1. At least 31 days before the planned sale, the investor buys an equal value of additional shares of the underwater stock.
2. The investor buys a “put” option on the new shares at their current price and sells a “call” option. Now he’s protected from the downside on that second purchase.
3. At least 31 days later, the investor sells the first block of underwater shares. He now has his tax loss, without having taken any additional downside risk from the purchase of the second block of shares.
The Friendly Partner
With this deal, an investor can sell property without actually selling—or incurring taxes
An investor owns a piece of income-producing real estate worth $100 million. It’s fully depreciated, so the tax basis is zero. That means a potential (and unacceptable) $15 million capital-gains tax.
1. Instead of an outright sale, the owner forms a partnership with a buyer.
2. The owner contributes the real estate to the partnership. The buyer contributes cash or other property.
3. The partnership borrows $95 million from a bank, using the property as collateral. (The seller must retain some interest in the partnership, hence the extra $5 million.)
4. The partnership distributes the $95 million in cash to the seller.
Note: The $95 million is viewed as a loan secured by the property contributed by the seller instead of proceeds from a sale. For tax purposes, the seller is not technically a seller, so any potential tax bill is deferred.
The Big Payback
So-called permanent life insurance policies are loaded with tax-avoiding benefits
A billionaire wants to invest but doesn’t need the returns any time soon and wants to avoid the tax on the profits.
A world of tax-beating products is available through the insurance industry. Many types of so-called permanent life insurance—including whole life, universal life, and variable universal life insurance—combine a death benefit with an investment vehicle. The returns and the death benefit are free of income tax. If the policy is owned by a certain type of trust, the estate tax can be avoided as well. “It is a crucial piece of any high-net-worth tax planning in my experience,” says Michael D. Weinberg, president of an insurance firm that specializes in planning for high-net-worth individuals.
IRA Monte Carlo
Tax advisers recommend converting traditional IRAs to Roth IRAs—soon
High-income taxpayers can now convert traditional IRAs—which allow contributions to be deducted from taxes but incur taxes on distributions—into Roth IRAs, in which contributions are taxed but the distributions are tax-free. The conversion triggers a one-time tax bill, based on the value of the newly converted Roth IRA. As one might expect, tax experts are recommending that high-net-worth individuals convert their traditional IRAs to Roth IRAs before 2013, when ordinary income rates are likely to go up.
1. Let’s say an investor has one traditional IRA with a value of $4 million.
2. The traditional IRA is split up into four traditional IRAs, each worth $1 million.
3. The investor converts all four to Roth IRAs at the beginning of the year.

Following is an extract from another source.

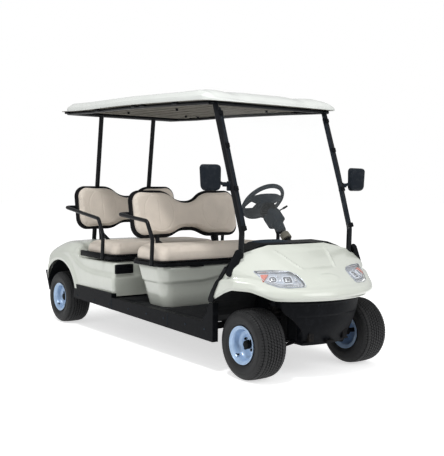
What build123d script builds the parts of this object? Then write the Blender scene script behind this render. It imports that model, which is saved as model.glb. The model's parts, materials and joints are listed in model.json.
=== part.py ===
from build123d import *
import os
from math import cos, radians, sin

# Four-seat golf cart: +X forward, +Y to its left side, +Z up, millimetres.
# The origin is on the ground below the middle of the wheelbase, which is also the middle of the length.

os.makedirs("parts", exist_ok=True)

# ---------------------------------------------------------------- running gear
wheelbase = 2620
overall_length = 3310
front_axle_x = wheelbase / 2
rear_axle_x = -wheelbase / 2
nose_x = overall_length / 2
tail_x = -overall_length / 2

tyre_radius = 228.5
tyre_width = 216
bead_radius = 102
flange_radius = 124
rim_width = 204
rim_wall = 5
hub_radius = 34
hub_length = 96
hub_bore_radius = 15
front_track = 910
rear_track = 978
fit_clearance = 0.08
seat_gap = 0.3
hand_hole_radius = 11
hand_hole_circle = 58
hand_hole_count = 8

kingpin_y = 330
kingpin_radius = 13
kingpin_length = 100
steering_arm_length = 120
tie_rod_radius = 9

# ---------------------------------------------------------------- body shell
body_width = 1200
body_half = body_width / 2
panel_wall = 6
sill_width = 45
sill_wall = 8
sill_bottom_z = 232
floor_top_z = 330
floor_thickness = 8
footwell_front_x = 935
footwell_rear_x = -330
toe_wall = 6

lip_top_z = 600
lip_bottom_z = 515
cowl_top_z = 857
cowl_top_x = 1200
cowl_base_z = 440
fender_top_z = 577
lamp_depth = 45

rear_box_front_x = -300
rear_box_bottom_z = 345
rear_rim_z = 612
deck_z = 748
rear_arch_radius = 320
rear_arch_z = 245
skirt_half = body_half - 16

# ---------------------------------------------------------------- seats
bench_half = body_half - 35
front_thickness = 118
rear_thickness = 104
hinge_drop = 20
hinge_pin_radius = 5
hinge_eye_radius = 10
hinge_strap = 6
tray_height = 26
seat_pan_z = 640
front_bench_rear_x = -50
front_bench_front_x = 365
rear_bench_rear_x = -925
rear_bench_front_x = -400
rear_bench_half = body_half - 60
front_base_z = 666
rear_base_z = 654
front_back_foot = (-89, 835)
rear_back_foot = (-1052, 857)
front_recline = 12.4
rear_recline = 9.5
pad_thickness = 45
shell_thickness = 14
backrest_half = body_half - 90
hump_height = 372
hump_offset = 270
hump_foot = 180
notch_half = 70
top_notch = 87
bottom_notch = 53
notch_radius = 180
back_corner_radius = 90
shell_lip = 6
seat_tube_radius = 15
armrest_y = body_half

# ---------------------------------------------------------------- roof and screen
roof_front_x = 1020
roof_rear_x = -1300
roof_half = 600
roof_wall = 6
pillar_radius = 19
post_radius = 20
frame_tube_radius = 13
screen_thickness = 5
screen_half = 472

# ---------------------------------------------------------------- steering
steering_wheel_centre = (505, 270, 1117)
steering_wheel_radius = 185
grip_radius = 14
column_rake = 42.8
column_radius = 21
column_length = 712


def save(piece, name):
    """Label a finished piece and write it as its own STEP file."""
    piece.part.label = name
    export_step(piece.part, f"parts/{name}.step")


def add_block(x_span, y_span, z_span, mode=Mode.ADD):
    """Add an upright block between pairs of low and high coordinates."""
    spans = (x_span, y_span, z_span)
    middle = tuple((low + high) / 2 for low, high in spans)
    with Locations(middle):
        Box(*[high - low for low, high in spans], mode=mode)


def add_tube(points, radius, bend_radius=60, mode=Mode.ADD):
    """Add a round bar along points, with its corners bent to bend_radius."""
    with BuildLine() as path:
        if len(points) == 2:
            Line(*points)
        else:
            FilletPolyline(*points, radius=bend_radius)
    route = path.wires()[0]
    with BuildSketch(Plane(origin=route @ 0, z_dir=route % 0)) as section:
        Circle(radius)
    sweep(sections=section.sketch, path=route, mode=mode)


def add_side_profile(outline, half_width, mode=Mode.ADD):
    """Add a closed side-view outline of (x, z) points, extruded both ways from the middle plane."""
    with BuildSketch(Plane.XZ) as profile:
        with BuildLine():
            Polyline(*outline, close=True)
        make_face()
    extrude(profile.sketch, amount=half_width, both=True, mode=mode)


# ================================================================ wheels
tyre_profile = [  # across the tyre from its middle, radius
    (0, tyre_radius),
    (62, tyre_radius - 2),
    (96, tyre_radius - 15),
    (tyre_width / 2, tyre_radius - 46),
    (tyre_width / 2 - 1, tyre_radius - 76),
    (rim_width / 2 - 10.5, flange_radius + 2),
    (rim_width / 2 - 10.5, bead_radius + seat_gap),
]
tyre_outline = tyre_profile + [(-across, radius) for across, radius in reversed(tyre_profile[1:])]

half_rim = rim_width / 2
well_radius = bead_radius - 16
rim_outer_line = [  # outboard distance, radius: the side that the tyre seats on
    (half_rim - 4, flange_radius),
    (half_rim - 10, flange_radius),
    (half_rim - 10, bead_radius),
    (48, bead_radius - 2),
    (36, well_radius),
]
rim_inner_line = [(across, radius - rim_wall) for across, radius in reversed(rim_outer_line[3:])]
rim_outline = (
    rim_outer_line
    + [(-across, radius) for across, radius in reversed(rim_outer_line)]
    + [(-half_rim, flange_radius - 6), (-half_rim + 2, bead_radius - rim_wall)]
    + [(-across, radius) for across, radius in reversed(rim_inner_line)]
    + rim_inner_line
    + [(half_rim - 2, bead_radius - rim_wall), (half_rim, flange_radius - 6)]
)
disc_outboard = 30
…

4. The IRS effectively allows taxpayers to undo the conversion for up to 21 months. So in 21 months, the investor looks at the performance of the IRAs. Say two of them go up, from $1 million to $2 million, and two drop, from $1 million to zero. Because the IRAs were split into four, the investor can change her mind on the two that went down and revert those back to traditional IRAs. Thus, she owes taxes on only the two contributions that went up in value, and nothing on the two that went down, cutting her tax bill in half. This lops 21 months of risk off the bet that paying taxes now will be paid off with tax-free appreciation later.
Putting a chunk of pay in a deferred-compensation plan can mean decades of tax-free growth
Executives want generous pay but don’t want immediate tax bills from salaries or cash bonuses.
Instead, they elect to set aside a portion of their pay into a deferred-compensation plan. Such plans allow the compensation, plus earnings, to grow tax-deferred, potentially for decades.